[Start of SOURCE DATA]

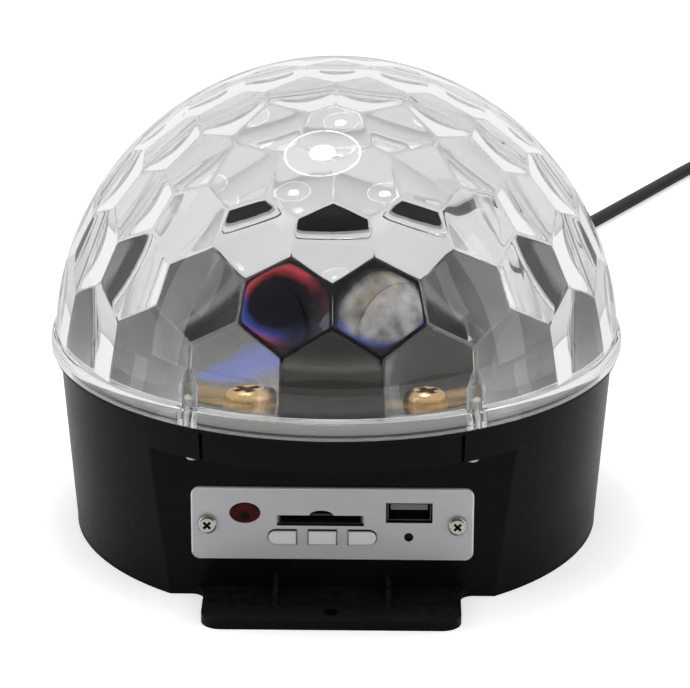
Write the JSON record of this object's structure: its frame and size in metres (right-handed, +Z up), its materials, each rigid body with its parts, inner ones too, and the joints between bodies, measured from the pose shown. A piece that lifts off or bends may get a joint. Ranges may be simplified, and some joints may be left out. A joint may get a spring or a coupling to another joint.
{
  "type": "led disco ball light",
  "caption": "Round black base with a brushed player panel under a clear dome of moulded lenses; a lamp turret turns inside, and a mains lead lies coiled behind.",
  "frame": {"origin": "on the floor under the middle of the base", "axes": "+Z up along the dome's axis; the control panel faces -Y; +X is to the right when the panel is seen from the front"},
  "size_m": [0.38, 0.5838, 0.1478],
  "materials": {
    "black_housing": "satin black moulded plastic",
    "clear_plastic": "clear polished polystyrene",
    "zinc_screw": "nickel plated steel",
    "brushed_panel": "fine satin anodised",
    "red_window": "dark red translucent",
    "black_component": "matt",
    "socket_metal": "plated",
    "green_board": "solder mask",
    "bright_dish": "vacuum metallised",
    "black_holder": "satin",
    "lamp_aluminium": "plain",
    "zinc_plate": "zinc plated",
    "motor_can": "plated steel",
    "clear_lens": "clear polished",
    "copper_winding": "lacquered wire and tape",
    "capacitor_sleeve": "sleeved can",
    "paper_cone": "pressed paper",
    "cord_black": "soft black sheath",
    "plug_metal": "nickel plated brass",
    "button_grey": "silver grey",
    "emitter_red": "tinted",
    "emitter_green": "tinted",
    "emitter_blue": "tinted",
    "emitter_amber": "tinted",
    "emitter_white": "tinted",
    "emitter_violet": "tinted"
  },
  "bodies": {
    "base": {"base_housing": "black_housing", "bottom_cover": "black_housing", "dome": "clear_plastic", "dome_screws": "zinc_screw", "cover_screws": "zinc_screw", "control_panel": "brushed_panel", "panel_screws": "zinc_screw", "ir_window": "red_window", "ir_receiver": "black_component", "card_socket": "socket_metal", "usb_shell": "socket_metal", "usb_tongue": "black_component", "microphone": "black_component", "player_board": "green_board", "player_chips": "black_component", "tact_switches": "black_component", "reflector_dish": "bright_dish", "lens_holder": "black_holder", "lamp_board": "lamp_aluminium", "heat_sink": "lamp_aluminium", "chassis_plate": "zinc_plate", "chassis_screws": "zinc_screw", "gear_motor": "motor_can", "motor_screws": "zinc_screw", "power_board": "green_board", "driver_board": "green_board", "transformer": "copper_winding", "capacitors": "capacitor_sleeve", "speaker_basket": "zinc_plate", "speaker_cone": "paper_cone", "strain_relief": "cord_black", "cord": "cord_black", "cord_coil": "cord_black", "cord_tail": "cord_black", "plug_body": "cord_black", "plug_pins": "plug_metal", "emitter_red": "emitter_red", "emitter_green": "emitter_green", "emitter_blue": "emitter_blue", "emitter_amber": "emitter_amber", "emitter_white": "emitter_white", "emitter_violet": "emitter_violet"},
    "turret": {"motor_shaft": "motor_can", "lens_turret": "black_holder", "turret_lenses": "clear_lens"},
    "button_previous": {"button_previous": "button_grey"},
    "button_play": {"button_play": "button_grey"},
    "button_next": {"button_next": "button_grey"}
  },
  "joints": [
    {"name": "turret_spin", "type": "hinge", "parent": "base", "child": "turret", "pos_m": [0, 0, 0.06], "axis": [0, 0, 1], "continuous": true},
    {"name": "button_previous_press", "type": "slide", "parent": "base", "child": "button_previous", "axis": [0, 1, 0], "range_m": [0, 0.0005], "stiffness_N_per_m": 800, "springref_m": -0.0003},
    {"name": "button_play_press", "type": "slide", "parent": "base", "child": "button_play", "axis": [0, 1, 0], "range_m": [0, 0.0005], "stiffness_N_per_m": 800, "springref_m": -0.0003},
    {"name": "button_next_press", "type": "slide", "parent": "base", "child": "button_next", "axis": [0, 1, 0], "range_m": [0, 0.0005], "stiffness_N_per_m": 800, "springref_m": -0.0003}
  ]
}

[End of SOURCE DATA]

● **WRITTEN TASK**: Copy every line of the material in which the word "joints" occurs.

● **WRITTEN SOLUTION**:
Write the JSON record of this object's structure: its frame and size in metres (right-handed, +Z up), its materials, each rigid body with its parts, inner ones too, and the joints between bodies, measured from the pose shown. A piece that lifts off or bends may get a joint. Ranges may be simplified, and some joints may be left out. A joint may get a spring or a coupling to another joint.
  "joints": [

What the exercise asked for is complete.